* START Data block *
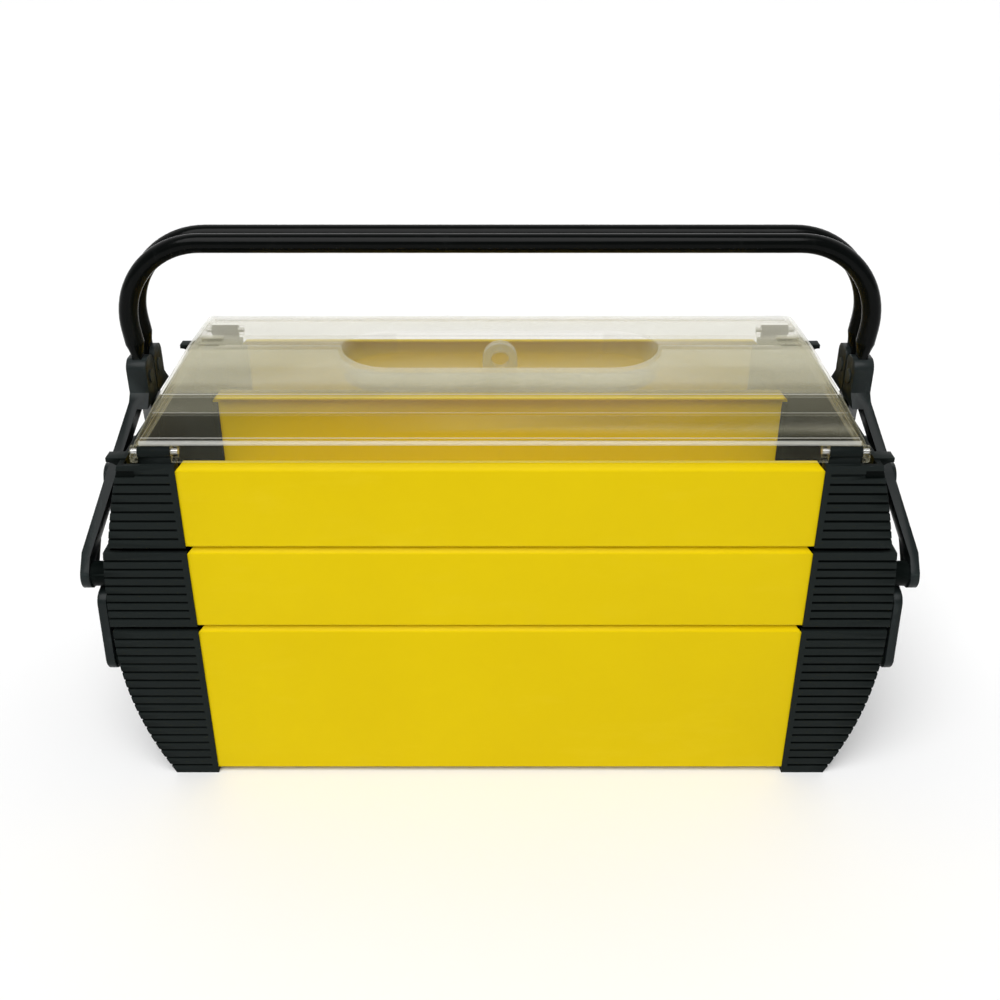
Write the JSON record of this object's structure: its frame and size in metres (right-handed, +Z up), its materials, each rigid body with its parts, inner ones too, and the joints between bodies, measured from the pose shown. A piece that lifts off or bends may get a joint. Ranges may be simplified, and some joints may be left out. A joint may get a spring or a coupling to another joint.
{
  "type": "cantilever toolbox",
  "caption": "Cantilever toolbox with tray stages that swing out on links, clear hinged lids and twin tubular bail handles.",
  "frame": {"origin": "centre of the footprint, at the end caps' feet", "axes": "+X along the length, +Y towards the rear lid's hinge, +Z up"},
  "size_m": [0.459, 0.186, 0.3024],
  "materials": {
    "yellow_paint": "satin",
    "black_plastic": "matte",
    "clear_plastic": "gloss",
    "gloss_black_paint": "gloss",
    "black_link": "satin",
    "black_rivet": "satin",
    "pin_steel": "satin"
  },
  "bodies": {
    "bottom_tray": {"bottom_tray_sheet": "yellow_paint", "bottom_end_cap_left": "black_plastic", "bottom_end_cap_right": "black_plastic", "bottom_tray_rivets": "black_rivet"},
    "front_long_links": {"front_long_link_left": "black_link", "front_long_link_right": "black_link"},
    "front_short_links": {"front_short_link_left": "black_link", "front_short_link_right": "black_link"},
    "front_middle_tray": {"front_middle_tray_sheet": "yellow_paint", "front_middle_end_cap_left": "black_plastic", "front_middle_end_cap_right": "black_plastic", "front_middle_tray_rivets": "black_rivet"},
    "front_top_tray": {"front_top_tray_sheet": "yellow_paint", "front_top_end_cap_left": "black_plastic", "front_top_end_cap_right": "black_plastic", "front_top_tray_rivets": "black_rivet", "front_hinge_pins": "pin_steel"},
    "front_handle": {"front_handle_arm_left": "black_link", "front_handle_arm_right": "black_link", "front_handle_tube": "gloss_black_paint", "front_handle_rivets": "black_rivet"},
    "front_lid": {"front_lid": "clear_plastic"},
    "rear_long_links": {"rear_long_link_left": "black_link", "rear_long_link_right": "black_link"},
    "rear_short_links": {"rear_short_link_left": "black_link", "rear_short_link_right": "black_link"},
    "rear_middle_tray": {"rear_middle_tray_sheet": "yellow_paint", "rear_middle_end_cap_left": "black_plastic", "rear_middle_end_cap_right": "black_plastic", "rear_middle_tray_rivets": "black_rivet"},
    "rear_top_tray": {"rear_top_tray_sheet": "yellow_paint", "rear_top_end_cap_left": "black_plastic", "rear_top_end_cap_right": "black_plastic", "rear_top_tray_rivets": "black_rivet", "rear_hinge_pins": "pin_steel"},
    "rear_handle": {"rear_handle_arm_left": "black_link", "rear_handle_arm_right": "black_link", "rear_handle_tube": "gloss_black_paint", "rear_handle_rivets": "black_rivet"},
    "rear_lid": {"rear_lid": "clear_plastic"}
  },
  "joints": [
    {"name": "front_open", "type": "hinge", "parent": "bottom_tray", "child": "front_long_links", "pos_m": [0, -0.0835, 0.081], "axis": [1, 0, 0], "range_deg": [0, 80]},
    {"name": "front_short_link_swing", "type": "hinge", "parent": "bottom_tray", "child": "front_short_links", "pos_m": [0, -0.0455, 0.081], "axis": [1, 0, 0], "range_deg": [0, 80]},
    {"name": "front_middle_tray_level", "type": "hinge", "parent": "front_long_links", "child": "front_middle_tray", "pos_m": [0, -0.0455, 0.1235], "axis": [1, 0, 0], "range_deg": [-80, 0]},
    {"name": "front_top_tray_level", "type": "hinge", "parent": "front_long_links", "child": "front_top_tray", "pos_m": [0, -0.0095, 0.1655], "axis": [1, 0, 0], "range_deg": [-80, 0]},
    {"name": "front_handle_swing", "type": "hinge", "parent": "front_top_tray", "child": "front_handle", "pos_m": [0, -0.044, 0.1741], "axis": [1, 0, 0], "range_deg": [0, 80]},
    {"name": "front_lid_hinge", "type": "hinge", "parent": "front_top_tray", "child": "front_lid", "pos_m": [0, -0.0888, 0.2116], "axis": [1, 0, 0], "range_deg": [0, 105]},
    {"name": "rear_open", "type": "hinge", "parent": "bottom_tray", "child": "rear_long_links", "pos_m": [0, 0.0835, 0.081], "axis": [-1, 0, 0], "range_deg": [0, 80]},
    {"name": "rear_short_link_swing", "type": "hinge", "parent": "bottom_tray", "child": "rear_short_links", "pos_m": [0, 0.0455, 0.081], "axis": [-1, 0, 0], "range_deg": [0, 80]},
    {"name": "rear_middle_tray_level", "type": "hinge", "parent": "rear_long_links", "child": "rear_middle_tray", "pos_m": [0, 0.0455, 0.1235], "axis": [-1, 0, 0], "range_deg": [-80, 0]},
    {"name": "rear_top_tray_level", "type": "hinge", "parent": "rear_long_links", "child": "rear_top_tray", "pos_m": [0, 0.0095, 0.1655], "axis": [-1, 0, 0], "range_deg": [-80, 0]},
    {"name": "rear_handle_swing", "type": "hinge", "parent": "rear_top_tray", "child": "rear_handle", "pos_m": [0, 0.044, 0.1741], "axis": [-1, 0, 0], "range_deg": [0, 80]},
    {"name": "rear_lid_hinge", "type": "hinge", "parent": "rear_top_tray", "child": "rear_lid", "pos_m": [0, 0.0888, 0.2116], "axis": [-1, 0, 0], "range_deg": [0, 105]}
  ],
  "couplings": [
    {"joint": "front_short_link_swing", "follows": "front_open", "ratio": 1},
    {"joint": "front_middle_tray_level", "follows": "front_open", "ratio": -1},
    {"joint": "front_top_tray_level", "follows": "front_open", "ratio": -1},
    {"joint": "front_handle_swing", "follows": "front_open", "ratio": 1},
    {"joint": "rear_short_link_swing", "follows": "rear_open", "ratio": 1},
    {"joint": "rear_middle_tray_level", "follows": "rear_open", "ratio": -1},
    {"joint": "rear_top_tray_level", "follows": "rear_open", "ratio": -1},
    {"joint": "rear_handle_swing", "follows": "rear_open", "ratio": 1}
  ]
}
* END Data block *
Reproduce the listing in full. Keep it exactly as written.

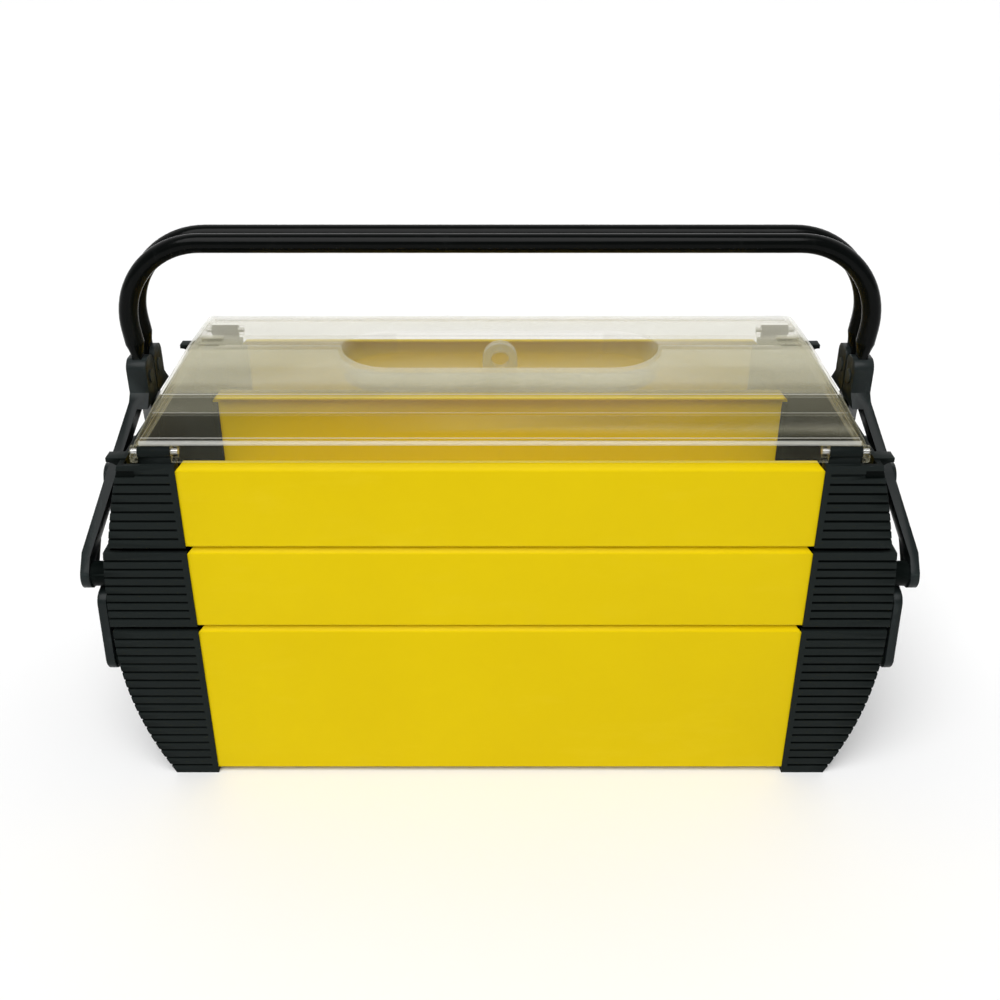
Write the JSON record of this object's structure: its frame and size in metres (right-handed, +Z up), its materials, each rigid body with its parts, inner ones too, and the joints between bodies, measured from the pose shown. A piece that lifts off or bends may get a joint. Ranges may be simplified, and some joints may be left out. A joint may get a spring or a coupling to another joint.
{
  "type": "cantilever toolbox",
  "caption": "Cantilever toolbox with tray stages that swing out on links, clear hinged lids and twin tubular bail handles.",
  "frame": {"origin": "centre of the footprint, at the end caps' feet", "axes": "+X along the length, +Y towards the rear lid's hinge, +Z up"},
  "size_m": [0.459, 0.186, 0.3024],
  "materials": {
    "yellow_paint": "satin",
    "black_plastic": "matte",
    "clear_plastic": "gloss",
    "gloss_black_paint": "gloss",
    "black_link": "satin",
    "black_rivet": "satin",
    "pin_steel": "satin"
  },
  "bodies": {
    "bottom_tray": {"bottom_tray_sheet": "yellow_paint", "bottom_end_cap_left": "black_plastic", "bottom_end_cap_right": "black_plastic", "bottom_tray_rivets": "black_rivet"},
    "front_long_links": {"front_long_link_left": "black_link", "front_long_link_right": "black_link"},
    "front_short_links": {"front_short_link_left": "black_link", "front_short_link_right": "black_link"},
    "front_middle_tray": {"front_middle_tray_sheet": "yellow_paint", "front_middle_end_cap_left": "black_plastic", "front_middle_end_cap_right": "black_plastic", "front_middle_tray_rivets": "black_rivet"},
    "front_top_tray": {"front_top_tray_sheet": "yellow_paint", "front_top_end_cap_left": "black_plastic", "front_top_end_cap_right": "black_plastic", "front_top_tray_rivets": "black_rivet", "front_hinge_pins": "pin_steel"},
    "front_handle": {"front_handle_arm_left": "black_link", "front_handle_arm_right": "black_link", "front_handle_tube": "gloss_black_paint", "front_handle_rivets": "black_rivet"},
    "front_lid": {"front_lid": "clear_plastic"},
    "rear_long_links": {"rear_long_link_left": "black_link", "rear_long_link_right": "black_link"},
    "rear_short_links": {"rear_short_link_left": "black_link", "rear_short_link_right": "black_link"},
    "rear_middle_tray": {"rear_middle_tray_sheet": "yellow_paint", "rear_middle_end_cap_left": "black_plastic", "rear_middle_end_cap_right": "black_plastic", "rear_middle_tray_rivets": "black_rivet"},
    "rear_top_tray": {"rear_top_tray_sheet": "yellow_paint", "rear_top_end_cap_left": "black_plastic", "rear_top_end_cap_right": "black_plastic", "rear_top_tray_rivets": "black_rivet", "rear_hinge_pins": "pin_steel"},
    "rear_handle": {"rear_handle_arm_left": "black_link", "rear_handle_arm_right": "black_link", "rear_handle_tube": "gloss_black_paint", "rear_handle_rivets": "black_rivet"},
    "rear_lid": {"rear_lid": "clear_plastic"}
  },
  "joints": [
    {"name": "front_open", "type": "hinge", "parent": "bottom_tray", "child": "front_long_links", "pos_m": [0, -0.0835, 0.081], "axis": [1, 0, 0], "range_deg": [0, 80]},
    {"name": "front_short_link_swing", "type": "hinge", "parent": "bottom_tray", "child": "front_short_links", "pos_m": [0, -0.0455, 0.081], "axis": [1, 0, 0], "range_deg": [0, 80]},
    {"name": "front_middle_tray_level", "type": "hinge", "parent": "front_long_links", "child": "front_middle_tray", "pos_m": [0, -0.0455, 0.1235], "axis": [1, 0, 0], "range_deg": [-80, 0]},
    {"name": "front_top_tray_level", "type": "hinge", "parent": "front_long_links", "child": "front_top_tray", "pos_m": [0, -0.0095, 0.1655], "axis": [1, 0, 0], "range_deg": [-80, 0]},
    {"name": "front_handle_swing", "type": "hinge", "parent": "front_top_tray", "child": "front_handle", "pos_m": [0, -0.044, 0.1741], "axis": [1, 0, 0], "range_deg": [0, 80]},
    {"name": "front_lid_hinge", "type": "hinge", "parent": "front_top_tray", "child": "front_lid", "pos_m": [0, -0.0888, 0.2116], "axis": [1, 0, 0], "range_deg": [0, 105]},
    {"name": "rear_open", "type": "hinge", "parent": "bottom_tray", "child": "rear_long_links", "pos_m": [0, 0.0835, 0.081], "axis": [-1, 0, 0], "range_deg": [0, 80]},
    {"name": "rear_short_link_swing", "type": "hinge", "parent": "bottom_tray", "child": "rear_short_links", "pos_m": [0, 0.0455, 0.081], "axis": [-1, 0, 0], "range_deg": [0, 80]},
    {"name": "rear_middle_tray_level", "type": "hinge", "parent": "rear_long_links", "child": "rear_middle_tray", "pos_m": [0, 0.0455, 0.1235], "axis": [-1, 0, 0], "range_deg": [-80, 0]},
    {"name": "rear_top_tray_level", "type": "hinge", "parent": "rear_long_links", "child": "rear_top_tray", "pos_m": [0, 0.0095, 0.1655], "axis": [-1, 0, 0], "range_deg": [-80, 0]},
    {"name": "rear_handle_swing", "type": "hinge", "parent": "rear_top_tray", "child": "rear_handle", "pos_m": [0, 0.044, 0.1741], "axis": [-1, 0, 0], "range_deg": [0, 80]},
    {"name": "rear_lid_hinge", "type": "hinge", "parent": "rear_top_tray", "child": "rear_lid", "pos_m": [0, 0.0888, 0.2116], "axis": [-1, 0, 0], "range_deg": [0, 105]}
  ],
  "couplings": [
    {"joint": "front_short_link_swing", "follows": "front_open", "ratio": 1},
    {"joint": "front_middle_tray_level", "follows": "front_open", "ratio": -1},
    {"joint": "front_top_tray_level", "follows": "front_open", "ratio": -1},
    {"joint": "front_handle_swing", "follows": "front_open", "ratio": 1},
    {"joint": "rear_short_link_swing", "follows": "rear_open", "ratio": 1},
    {"joint": "rear_middle_tray_level", "follows": "rear_open", "ratio": -1},
    {"joint": "rear_top_tray_level", "follows": "rear_open", "ratio": -1},
    {"joint": "rear_handle_swing", "follows": "rear_open", "ratio": 1}
  ]
}